● WRITTEN INSTRUCTION:
The data below must be copied in full and without any change.

● DATASET EXTRACT:
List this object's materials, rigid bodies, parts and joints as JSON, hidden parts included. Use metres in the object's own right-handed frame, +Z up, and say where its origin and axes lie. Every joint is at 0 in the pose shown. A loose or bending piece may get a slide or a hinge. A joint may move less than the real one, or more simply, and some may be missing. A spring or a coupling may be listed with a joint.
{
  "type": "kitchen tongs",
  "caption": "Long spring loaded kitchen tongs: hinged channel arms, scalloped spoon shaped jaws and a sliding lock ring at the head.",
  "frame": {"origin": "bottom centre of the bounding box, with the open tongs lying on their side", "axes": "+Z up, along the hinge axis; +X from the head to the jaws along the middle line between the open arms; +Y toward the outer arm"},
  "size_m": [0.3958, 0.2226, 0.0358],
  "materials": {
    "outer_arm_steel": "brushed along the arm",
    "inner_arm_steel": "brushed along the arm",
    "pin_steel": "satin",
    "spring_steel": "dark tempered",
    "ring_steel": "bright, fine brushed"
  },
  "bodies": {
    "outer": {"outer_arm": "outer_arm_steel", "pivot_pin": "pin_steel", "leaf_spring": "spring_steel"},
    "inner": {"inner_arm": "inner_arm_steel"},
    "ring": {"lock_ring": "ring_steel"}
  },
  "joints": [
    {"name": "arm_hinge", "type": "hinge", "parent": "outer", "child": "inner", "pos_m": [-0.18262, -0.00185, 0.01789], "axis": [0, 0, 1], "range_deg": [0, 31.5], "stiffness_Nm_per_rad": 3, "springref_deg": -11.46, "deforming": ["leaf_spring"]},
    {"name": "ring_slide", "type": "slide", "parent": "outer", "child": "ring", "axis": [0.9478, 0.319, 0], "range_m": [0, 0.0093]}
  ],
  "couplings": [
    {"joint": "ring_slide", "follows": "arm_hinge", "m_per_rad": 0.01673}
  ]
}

● ANSWER TO THIS EXERCISE:
List this object's materials, rigid bodies, parts and joints as JSON, hidden parts included. Use metres in the object's own right-handed frame, +Z up, and say where its origin and axes lie. Every joint is at 0 in the pose shown. A loose or bending piece may get a slide or a hinge. A joint may move less than the real one, or more simply, and some may be missing. A spring or a coupling may be listed with a joint.
{
  "type": "kitchen tongs",
  "caption": "Long spring loaded kitchen tongs: hinged channel arms, scalloped spoon shaped jaws and a sliding lock ring at the head.",
  "frame": {"origin": "bottom centre of the bounding box, with the open tongs lying on their side", "axes": "+Z up, along the hinge axis; +X from the head to the jaws along the middle line between the open arms; +Y toward the outer arm"},
  "size_m": [0.3958, 0.2226, 0.0358],
  "materials": {
    "outer_arm_steel": "brushed along the arm",
    "inner_arm_steel": "brushed along the arm",
    "pin_steel": "satin",
    "spring_steel": "dark tempered",
    "ring_steel": "bright, fine brushed"
  },
  "bodies": {
    "outer": {"outer_arm": "outer_arm_steel", "pivot_pin": "pin_steel", "leaf_spring": "spring_steel"},
    "inner": {"inner_arm": "inner_arm_steel"},
    "ring": {"lock_ring": "ring_steel"}
  },
  "joints": [
    {"name": "arm_hinge", "type": "hinge", "parent": "outer", "child": "inner", "pos_m": [-0.18262, -0.00185, 0.01789], "axis": [0, 0, 1], "range_deg": [0, 31.5], "stiffness_Nm_per_rad": 3, "springref_deg": -11.46, "deforming": ["leaf_spring"]},
    {"name": "ring_slide", "type": "slide", "parent": "outer", "child": "ring", "axis": [0.9478, 0.319, 0], "range_m": [0, 0.0093]}
  ],
  "couplings": [
    {"joint": "ring_slide", "follows": "arm_hinge", "m_per_rad": 0.01673}
  ]
}